Managing information overload

There was evidence given by the directors about the large amount of information they would receive each month, and each director's practice in reviewing that information.

The Court suggested that the Board should control the amount of information which is provided, to ensure that directors can focus on key information which they need to be aware of. 

Given the complexity of many organisations and the diverse duties and potential liabilities imposed on directors, this is more easily said than done.
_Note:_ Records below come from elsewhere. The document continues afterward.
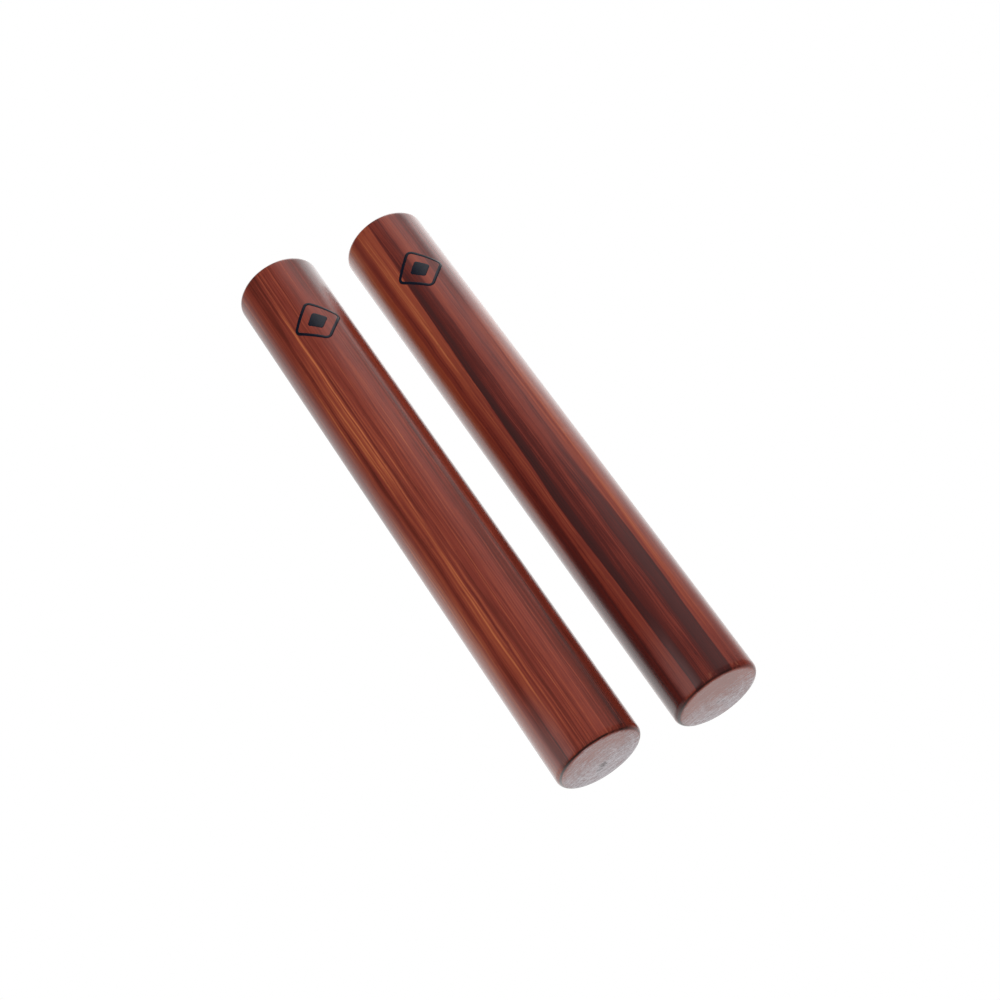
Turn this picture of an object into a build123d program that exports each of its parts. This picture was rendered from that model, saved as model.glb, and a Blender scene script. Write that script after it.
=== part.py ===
from build123d import *

import os

# A pair of claves: two solid turned hardwood sticks lying side by side, each with a small
# printed mark near its -X end.
# Millimetres, +Z up. The sticks run along X and rest on Z = 0, the held clave on the -Y side.
# The origin is on the resting surface, midway between the sticks and midway along them.

# Sticks
STICK_DIAMETER = 25.0
STICK_LENGTH = 180.0  # over both end faces
EDGE_RADIUS = 1.8  # round-over between the barrel and each end face
STICK_SPACING = 35.4  # axis to axis
STICK_RADIUS = STICK_DIAMETER / 2

# Printed marks: spans are corner to corner, before the corners are rounded
MARK_SPAN = 16.0
MARK_CORNER = 1.8  # outer corner radius of the outline
MARK_LINE = 0.7  # width of the outline
CORE_SPAN = 6.6  # solid diamond at the centre
CORE_CORNER = 0.7
FILM_THICKNESS = 0.05  # ink on the barrel
FILM_LENGTH = 3 * MARK_SPAN  # tube the film is cut from, longer than the mark
COLUMN_MARGIN = 2.0  # how far the cutting column rises above the barrel

# name: (y of the stick's axis, centre of its mark from the -X end face)
CLAVES = {
    "held_clave": (-STICK_SPACING / 2, 26.5),
    "striking_clave": (STICK_SPACING / 2, 24.3),
}


def rod(radius, length):
    """A cylinder along X, centred on the origin."""
    return Cylinder(radius, length, rotation=(0, 90, 0))


def stick(y):
    """One turned stick, resting on Z = 0, rounded over at both ends."""
    barrel = rod(STICK_RADIUS, STICK_LENGTH)
    barrel = fillet(barrel.edges().filter_by(GeomType.CIRCLE), EDGE_RADIUS)
    return Pos(0, y, STICK_RADIUS) * barrel


def diamond(span, corner_radius):
    """A square stood on its corner, with rounded corners."""
    side = span / 2**0.5
    return Rot(0, 0, 45) * RectangleRounded(side, side, corner_radius)


def mark(y, from_end):
    """A diamond outline round a solid diamond, as a film that follows the top of the barrel."""
    # A line of even width takes sqrt(2) times that width off the span at each corner.
    inner_span = MARK_SPAN - 2 * MARK_LINE * 2**0.5
    outline = diamond(MARK_SPAN, MARK_CORNER) - diamond(inner_span, MARK_CORNER - MARK_LINE)
    ink = outline + diamond(CORE_SPAN, CORE_CORNER)

    place = Pos(-STICK_LENGTH / 2 + from_end, y, STICK_RADIUS)
    column = place * extrude(ink, STICK_RADIUS + COLUMN_MARGIN)
    tube = rod(STICK_RADIUS + FILM_THICKNESS, FILM_LENGTH) - rod(STICK_RADIUS, FILM_LENGTH)
    return Compound(children=list((column & (place * tube)).solids()))


os.makedirs("parts", exist_ok=True)
for name, (y, mark_from_end) in CLAVES.items():
    export_step(stick(y), f"parts/{name}.step")
    export_step(mark(y, mark_from_end), f"parts/{name}_printed_mark.step")
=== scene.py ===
"""A pair of claves: two round hardwood sticks lying along X on a white floor at z = 0.

Each has rounded ends and a printed diamond mark on its top (+Z) side. Angles round a stick are in
degrees from +Y towards +Z, so 90 is straight up.
"""
import math
from collections import namedtuple
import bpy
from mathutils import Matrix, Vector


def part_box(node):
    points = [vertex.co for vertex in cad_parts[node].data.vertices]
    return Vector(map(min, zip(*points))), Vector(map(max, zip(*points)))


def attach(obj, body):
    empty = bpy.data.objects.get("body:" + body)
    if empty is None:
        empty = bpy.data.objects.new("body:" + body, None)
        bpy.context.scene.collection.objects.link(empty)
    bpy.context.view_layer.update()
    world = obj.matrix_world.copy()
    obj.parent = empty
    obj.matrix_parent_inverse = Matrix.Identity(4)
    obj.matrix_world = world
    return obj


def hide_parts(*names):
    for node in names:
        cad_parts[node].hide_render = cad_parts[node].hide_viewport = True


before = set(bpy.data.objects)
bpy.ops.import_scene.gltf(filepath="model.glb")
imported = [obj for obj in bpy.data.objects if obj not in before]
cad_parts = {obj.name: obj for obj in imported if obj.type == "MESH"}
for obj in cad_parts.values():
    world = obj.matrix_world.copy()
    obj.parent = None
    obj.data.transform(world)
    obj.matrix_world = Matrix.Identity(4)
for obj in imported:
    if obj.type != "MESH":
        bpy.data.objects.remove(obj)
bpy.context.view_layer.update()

from types import SimpleNamespace

import bmesh
import bpy
import numpy as np
from mathutils import Matrix, Vector, noise

MM = 0.001
TO_MM = 1000.0
HALF_LENGTH = 90.0  # mm, of a stick, as the wood grain counts it
BARREL_RADIUS = 12.5  # mm, as the grain and the printed marks count it
EDGE = 1.8  # mm, round-over at both ends

# start and end are the x of the -X and +X ends; y, z place the axis; all in metres
Stick = namedtuple("Stick", "start end y z radius")


def read_stick(node):
    low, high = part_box(node)
    y, z = (low.y + high.y) / 2, (low.z + high.z) / 2
    return Stick(low.x, high.x, y, z, (high.z - low.z) / 2)


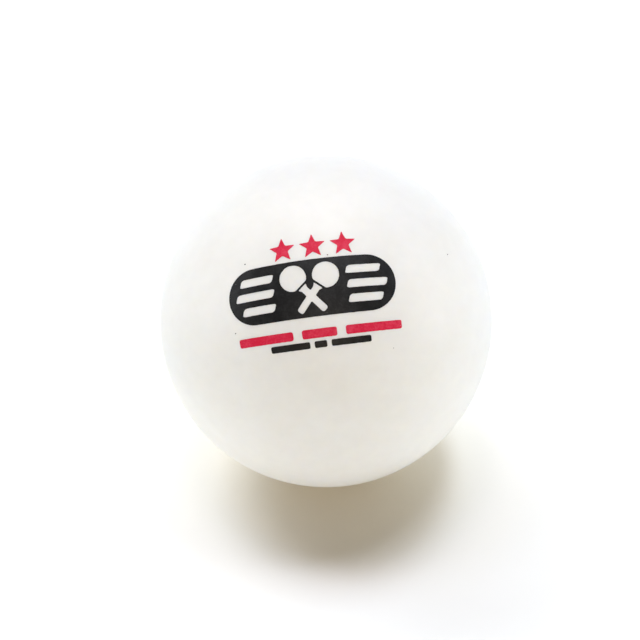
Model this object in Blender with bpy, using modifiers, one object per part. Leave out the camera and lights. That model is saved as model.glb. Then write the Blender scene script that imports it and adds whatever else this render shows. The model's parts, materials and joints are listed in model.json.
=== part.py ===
"""Table tennis ball of the 40+ class: two moulded half shells, cemented at a stepped seam, with a pad-printed mark.

Run it with  blender --background --python part.py  or from Blender's text editor.

The origin is the ball's centre and +Z is up. The ball lies on the plane z = -BALL_RADIUS, with its printed face
turned towards -Y and upwards. Every piece hangs from the empty "ball_axis", whose own +Z runs from the ball's centre
to the pole of the printed half, square to the seam.
"""

import math

import bmesh
import bpy
from mathutils import Vector
from mathutils.geometry import delaunay_2d_cdt

MM = 0.001

# ---- Ball ------------------------------------------------------------------
BALL_RADIUS = 20.10 * MM  # 40.2 mm across, inside the 40.0 to 40.6 mm of the 40+ class
WALL = 0.50 * MM  # even wall, away from the seam

# ---- Stepped seam, square to the pole axis at z = 0 -------------------------
SEAM_GAP = 0.02 * MM  # hairline between the two outer rims
STEP_RADIUS = 19.86 * MM  # where the outer rim ends and the step begins
STEP_HEIGHT = 0.70 * MM  # depth of the rebate in the printed half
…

It will be a challenge for management to decide:

  • what information to include and what to omit from board papers; or
  • what to include in "upfront" reports, rather than background or supporting papers,

in the quest to ensure directors have all key information readily to hand, but not too much information - not least because the key information omitted will always be identified with the benefit of perfect hindsight. 

The consequences

There are a number of steps which directors, management and advisers of all not for profit organisations can take, to avoid finding themselves in the situation of the Centro directors:

  • further education on financial literacy, key accounting concepts and the company's and director's obligations under Part 2M of the Corporations Act or equivalent legislation;
  • a very careful review of the financial statements and an "inquisition" of management and the auditors, before the financial statements are approved by directors, for any potential inconsistencies between the information which directors know about the company and the information disclosed in the financial statements; and
  • a focus on the extent of information which is provided to the board in advance of meetings or the timing of information being provided to the board, so that directors have sufficient time to review and digest the information before meetings.